Clare Demerse — April 7, 2011
The Liberal Party's campaign platform, released Sunday, promised a cap-and-trade system that would apply to "all sectors of the economy with no exceptions."
The party committed to auction emission allowances to companies rather than distributing them for free, a design element that strengthens the proposal. Unfortunately, the platform didn't specify when the system would go into effect or how stringent it would be.
Despite the unanswered questions, a pledge to put a price on Canada's greenhouse gas pollution is always good news in our books. But according to this week's media reports, cap-and-trade is a pretty scary prospect for some commentators.
Calgary Conservative MP Jason Kenney called it "irresponsible" and predicted it would "kill jobs." A spokesman for Alberta's premier predicted it would "hurt Albertans." And the Sun newspaper said the plan "could kill Canada's golden goose — the Western oil patch."
Reality check: what the research shows
There are so many ways to answer these objections that it's hard to know where to start. Pembina's executive director, Ed Whittingham, provided a strong rebuttal in a letter to the editor in the Ottawa Sun newspaper earlier this week, which pointed out that:
- Economic analysis shows that the oilsands would continue to expand even if governments put a very significant price tag on greenhouse gas pollution.
- In sharp contrast to the accusation of "killing" jobs, Canadian and international research shows that strong climate policies could create more jobs than business as usual.
- Many of Canada's corporate leaders support cap-and-trade systems. In 2009, we worked with corporate leaders to produce a strong statement that calls carbon pricing "a critical component" of tackling greenhouse gas pollution. Companies like ENMAX, DuPont and Dow were among the signatories.
As the CD Howe Institute has shown, the contention that cap-and-trade is bad for one region or anther is not well founded. The regional effects depend on the way the system is designed. For example, a carbon pricing system could be designed to make sure that all the revenues collected in a given province stay in that province.
Those who fear the consequences of carbon pricing today might want to bear a couple of history lessons in mind.
First, it wasn't that long ago that Stephen Harper's government supported cap-and-trade. The 2008 Speech from the Throne contained a commitment to work with provinces and partners to "develop and implement a North America-wide cap-and-trade system for greenhouse gases." Or here's how then-environment minister Jim Prentice put it in a 2009 speech: "it has been our stated intent, from the outset, to eventually move to a hard cap-and-trade regime as we gained more experience, and in light of international developments."

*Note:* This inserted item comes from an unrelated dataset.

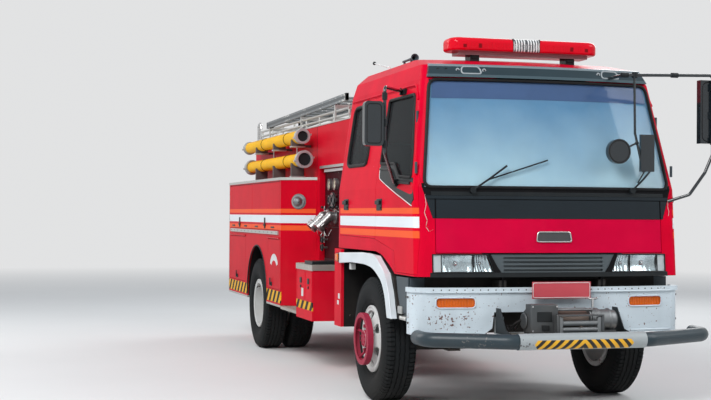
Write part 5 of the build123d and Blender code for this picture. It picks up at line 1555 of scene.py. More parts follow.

explained in his first speech in the portfolio. While it may seem surprising that Conservatives would prefer command-and-control regulations to market-based tools like carbon pricing, Minister Kent explained that his approach is based on following the regulatory lead of the U.S. Environmental Protection Agency.Last year, the Harper government stepped away from cap-and-trade in favour of a "sector-by-sector regulatory approach," as Environment Minister Peter Kent
So in this campaign, voters face a choice between parties that support some form of carbon pricing and one — the Conservative Party — that does not. If you're wondering what each approach means for Canada's economy and environment, we've uncovered some analysis that helps to weigh the two choices.
Costing out the options
Back in 2002, when Canada still planned to meet its Kyoto target, the federal government analyzed its policy options to get there in a detailed discussion paper. The paper drew on expertise from across the country and on economic modelling to illustrate the pros and cons of Canada's choices. The results provide a cautionary tale about the consequences of taking carbon pricing off the table.
Option 2, called "targeted measures," comes closest to the Harper government's sector-by-sector regulatory proposal. The analysis concluded that this option is "the most expensive both in terms of overall economic impact and in costs to governments."
The analysis finds that sectoral regulations mean higher administrative costs because they require governments to design and implement a series of complex measures. Targeted regulations also "inevitably" incur greater compliance costs in reaching the target, because they don't use the market to find the cheapest emission reductions as a cap-and-trade system would do. Most important from an environmental perspective, the regulatory approach provides "the least certainty for meeting a target."
Compare that bleak assessment to the results for Option 1: a broad-based domestic emission trading system that auctions allowances to companies. The assessment concluded that this option "would lead to the best overall economic impacts of any approach," including the lowest cost to reach the target.
In other words: if you think carbon pricing is expensive, just try the alternative.
Those politicians who dismiss carbon pricing leave themselves with two choices, neither of which is very appealing. Either they plan to pursue a system to regulate greenhouse gas emissions that costs even more, or they will very likely miss their emission reduction targets.
Putting a price on greenhouse gas pollution has been the best policy option for Canada all along. But nearly a decade after the federal government acknowledged that, we still don't have a national carbon pricing system. In this campaign, Canadians deserve to see all parties commit to put this crucial piece of the puzzle into place at long last.